In the beginning, all kinds of negative thoughts will also arise in the mind as soon as you sit for meditation. Aspirants often leave the practice of meditation on account of this. Remember that if you try to drive away a monkey it attempts to pounce on you with vengeance. Even so the old samskaras and thoughts try to attack you with vengeance and redoubled force only at the time when you try to raise good, divine thoughts. Do not be discouraged. Go on with your practice of meditation regularly. These thoughts will thin out and eventually perish.

During meditation you will get into rapture or ecstasy. It is of five kinds: the lesser thrill, momentary rapture, flooding rapture, transporting rapture, and all-pervading rapture. The lesser thrill will raise the hairs of the body like goose flesh. The momentary rapture is like production of lightning moment by moment. Like waves breaking on the seashore, the flooding rapture descends rapidly on the body and breaks. Transporting rapture is strong and lifts the body up to the extent of launching it into air. When the all-pervading rapture arises, the whole body is completely surcharged and blown like a full bladder.

If you can meditate for half an hour, you will be able to engage yourself with peace and spiritual strength in the battle of life for one week through the force of the meditation. Such is the beneficial result of meditation. As you have to move with different minds of peculiar natures in your daily life, get the strength and peace from meditation and you will have no trouble and worry. Keep the following guidelines in mind for your meditation practice:

  • Have a separate meditation room under lock and key. Keep it sacred. Burn incense here morning and evening. Place photos of your ishta devata or guru. Place your asana in front of the picture. Keep some inspiring books also such as the Bhagavad Gita, the Ramayana, etc. When you repeat your mantra here, the powerful vibrations will be lodged in the ether of the room. In six months’ time you will feel peace and purity in the atmosphere.

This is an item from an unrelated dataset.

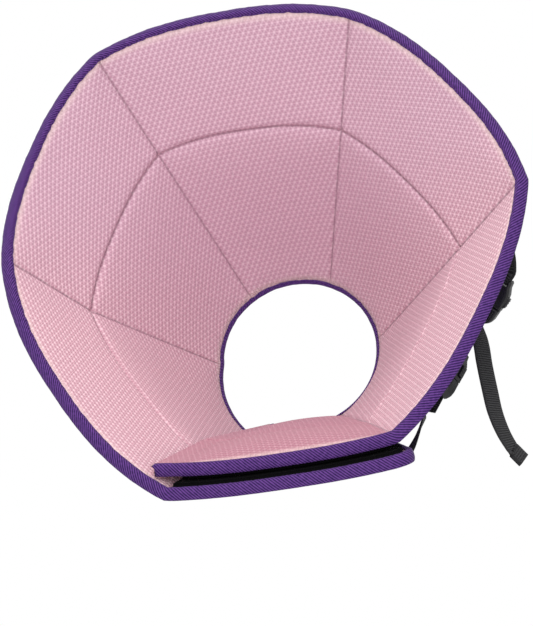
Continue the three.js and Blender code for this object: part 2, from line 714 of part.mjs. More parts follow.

  • Get up at four in the morning in brahmamuhurta. It is very favourable for spiritual contemplation. In the early morning the mind is calm, pure and quite refreshed after slumber. It is comparatively free from worldly impressions and can be moulded very easily. The atmosphere is also charged with more sattwa at this particular time. You can also have a sitting just before retiring to bed.

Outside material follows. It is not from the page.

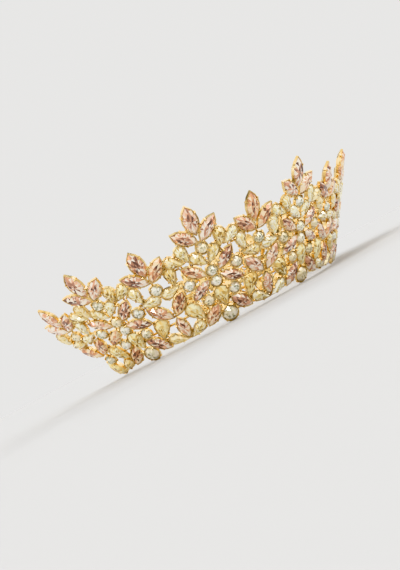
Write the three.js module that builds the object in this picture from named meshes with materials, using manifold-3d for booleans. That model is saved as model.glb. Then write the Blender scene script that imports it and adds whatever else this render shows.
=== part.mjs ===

  • Wash your hands, feet and face with cold water if you find it difficult to take a bath before the practice.
  • You can have good meditation on Sundays because this is a holiday and the mind is free. Do vigorous meditation on Sundays.

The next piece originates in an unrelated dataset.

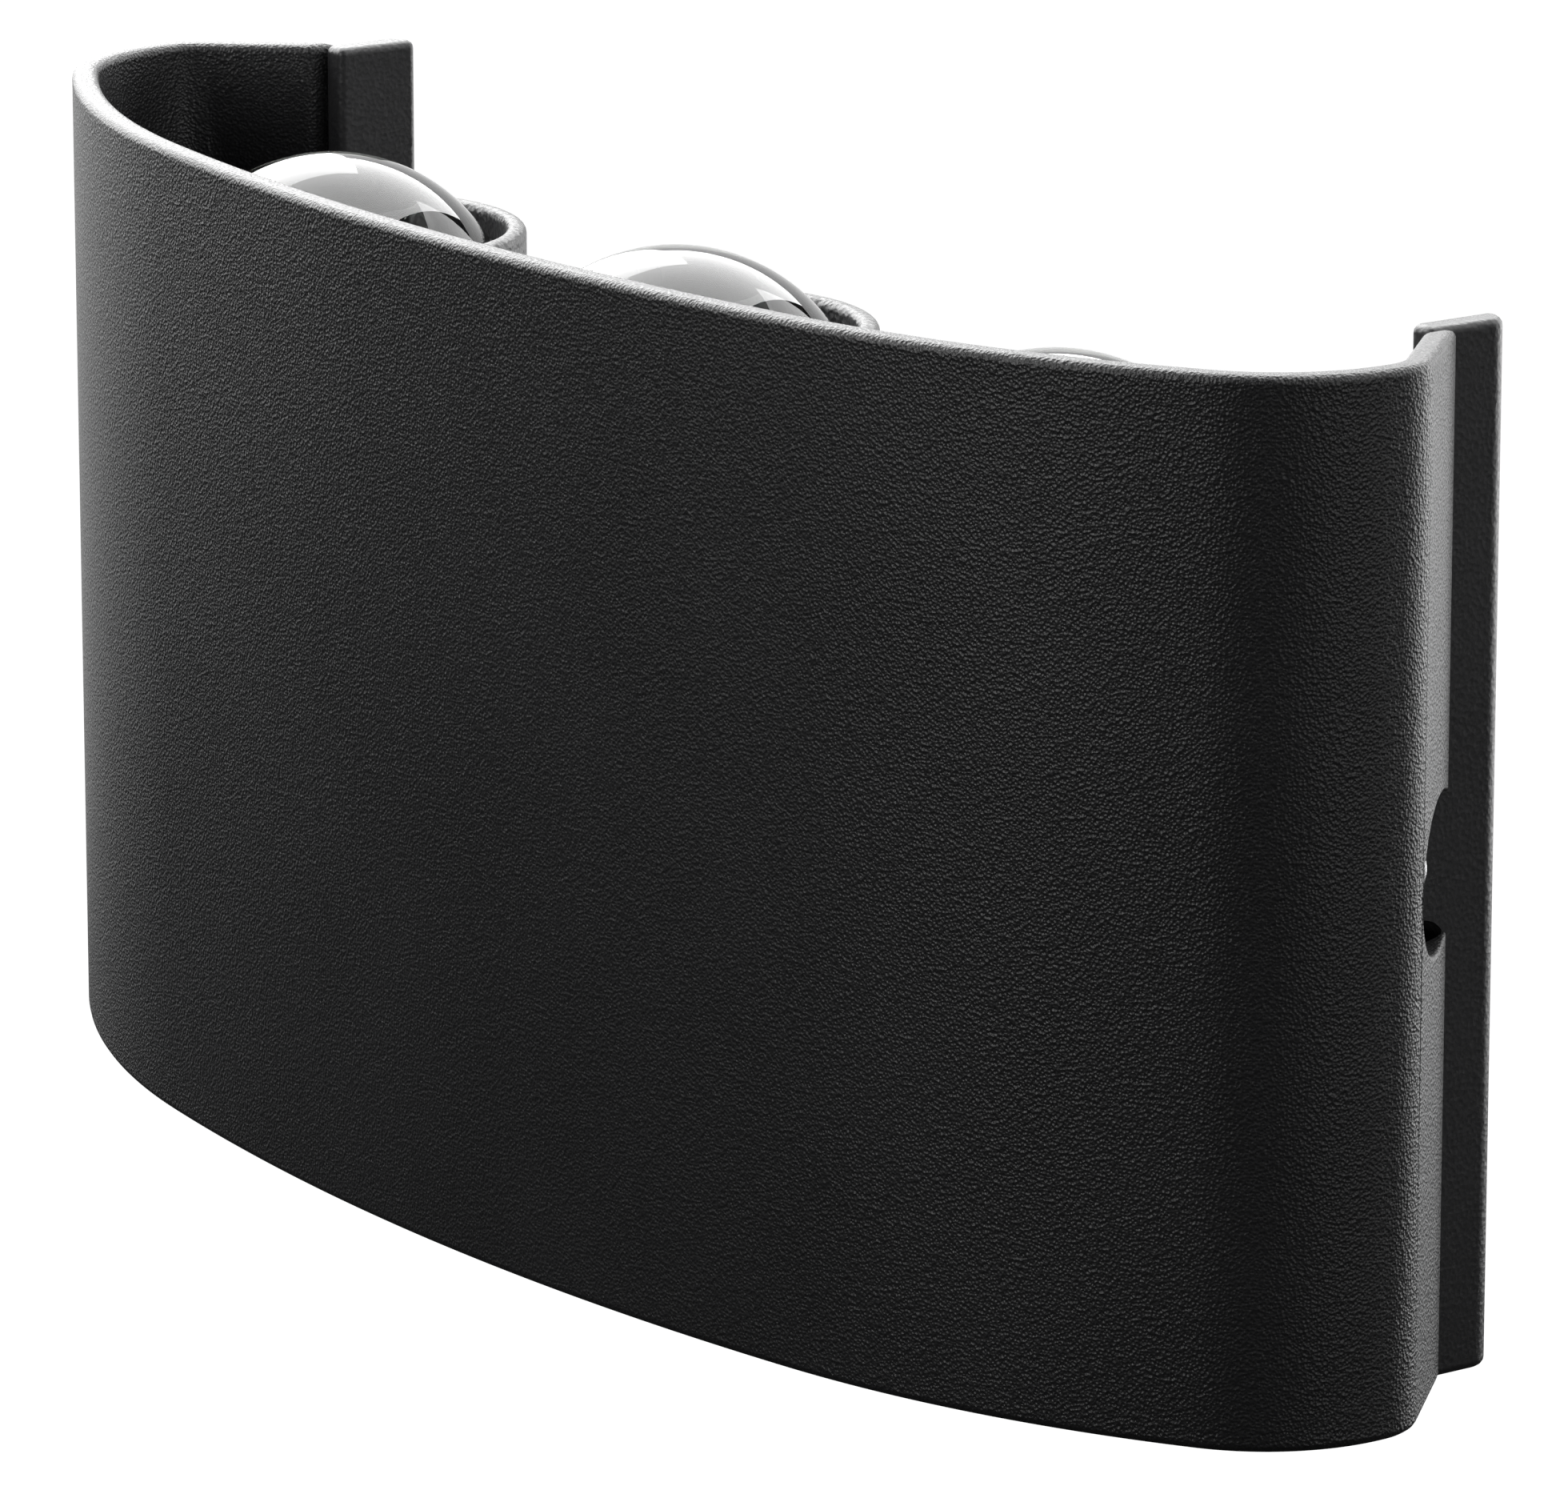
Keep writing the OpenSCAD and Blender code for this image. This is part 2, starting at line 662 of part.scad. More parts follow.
led(-1, -1);  // led_down_left
led(0, -1);  // led_down_middle
led(1, -1);  // led_down_right
led_leads();
driver_board();
driver_transformer();
driver_capacitor();
driver_chip();
terminal_block();
terminal_screws();
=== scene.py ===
"""Up and down wall light: finished looks built around its CAD frame.

Metres, in the row frame: +Z is up, the wall is the plane Y = 0 and the front faces -Y.
"""

import json
from math import cos, pi, radians, sin, sqrt, tan

import bmesh
import bpy
from mathutils import Matrix, Vector


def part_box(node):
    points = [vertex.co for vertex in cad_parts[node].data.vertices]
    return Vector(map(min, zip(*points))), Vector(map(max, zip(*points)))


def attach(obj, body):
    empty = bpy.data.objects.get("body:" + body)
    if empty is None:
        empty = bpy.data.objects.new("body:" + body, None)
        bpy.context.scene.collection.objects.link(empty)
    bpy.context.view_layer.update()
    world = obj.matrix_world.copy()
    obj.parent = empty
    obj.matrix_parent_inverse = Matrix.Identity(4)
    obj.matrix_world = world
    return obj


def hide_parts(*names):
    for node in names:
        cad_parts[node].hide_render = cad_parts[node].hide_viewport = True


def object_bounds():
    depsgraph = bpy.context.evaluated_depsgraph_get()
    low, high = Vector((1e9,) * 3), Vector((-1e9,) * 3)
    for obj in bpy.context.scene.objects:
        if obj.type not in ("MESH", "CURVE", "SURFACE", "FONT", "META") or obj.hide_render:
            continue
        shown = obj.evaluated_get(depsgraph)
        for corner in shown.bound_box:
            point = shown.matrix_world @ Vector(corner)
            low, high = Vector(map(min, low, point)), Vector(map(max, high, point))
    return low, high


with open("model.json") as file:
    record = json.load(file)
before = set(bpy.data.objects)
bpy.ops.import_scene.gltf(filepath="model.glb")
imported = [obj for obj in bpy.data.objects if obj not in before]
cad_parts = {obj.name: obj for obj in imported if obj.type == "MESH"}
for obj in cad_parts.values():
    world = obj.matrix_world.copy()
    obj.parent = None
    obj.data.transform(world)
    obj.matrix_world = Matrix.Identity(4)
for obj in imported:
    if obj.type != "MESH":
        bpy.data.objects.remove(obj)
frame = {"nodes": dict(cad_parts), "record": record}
cad_low, cad_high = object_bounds()

MM = 0.001
TINY = 0.01 * MM
SIDES = {"up": 1, "down": -1}
COLUMNS = {"left": -1, "middle": 0, "right": 1}

# ---------------------------------------------------------------- sizes taken from the frame

shade_low, shade_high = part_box("shade")
bracket_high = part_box("wall_bracket")[1]
lens_low, lens_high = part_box("lens_up_right")
ring_low, ring_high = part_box("ring_up_right")
seal_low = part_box("seal_up_right")[0]
board_low, board_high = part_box("led_board_up_right")
gasket_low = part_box("cover_gasket")[0]
side_screw_low, side_screw_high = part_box("side_screw_right")
pcb_low, pcb_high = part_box("driver_board")

half_w = shade_high.x
half_h = shade_high.z
face_y = shade_low.y
wing_x = bracket_high.x
screw_y = (side_screw_low.y + side_screw_high.y) / 2
lens_pitch = (lens_low.x + lens_high.x) / 2
lens_y = (lens_low.y + lens_high.y) / 2

# ---------------------------------------------------------------- sizes of the shapes made here

GAP = 0.3 * MM
EDGE_ROUND = 0.3 * MM
CAD_EDGE_ROUND = 0.12 * MM
OVER = 1 * MM  # how far a cutter reaches past a face
THROUGH = 20 * MM  # length of a cutter that only has to come out at the far end
SCREW_HOLE_DEPTH = 8 * MM

SHADE_T = 2.2 * MM
FRONT_ANGLE = radians(9.3)
SHOULDER_R = 88 * MM
SHOULDER_ANGLE = radians(23.5)
END_R = 14.7 * MM
SIDE_FLAT = 0.4 * MM
CORNER_R = 6 * MM
RETURN_TURN = radians(132)
RETURN_LAP = 2.1 * MM
RIM_ROUND = 0.7 * MM
NOTCH_R = 5.9 * MM
NOTCH_BACK = 2.1 * MM
NOTCH_ROUND = 0.35 * MM
POST_R = 3.2 * MM
POST_X = 20 * MM
POST_Z = 6.5 * MM
HOLE_R = 1.65 * MM
THREAD_R = 1.5 * MM
SHANK_R = 1.45 * MM

WING_T = 2.6 * MM
WING_DEPTH = 7.6 * MM
WING_CORNER_R = 1.8 * MM
WING_ROUND = 0.7 * MM
PLATE_T = 2.5 * MM
PLATE_H = 36 * MM
SLOT_SPACING = 100 * MM
SLOT_W = 4.6 * MM
SLOT_L = 10 * MM
WINDOW_R = 9 * MM
LUG_H = 8.8 * MM
RELIEF_R = 2.2 * MM
EARTH_X = -15 * MM
EARTH_Z = 12 * MM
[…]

  • While meditating do not strain your eyes or the brain, and do not struggle with the mind. Relax. Gently allow the divine thoughts to flow. Steadily think of the point of meditation.
  • If there is much strain in your meditation, reduce the duration of each sitting for a few days. Do light meditation only. When you have regained the normal tone, again increase the period. Use your common sense throughout your sadhana.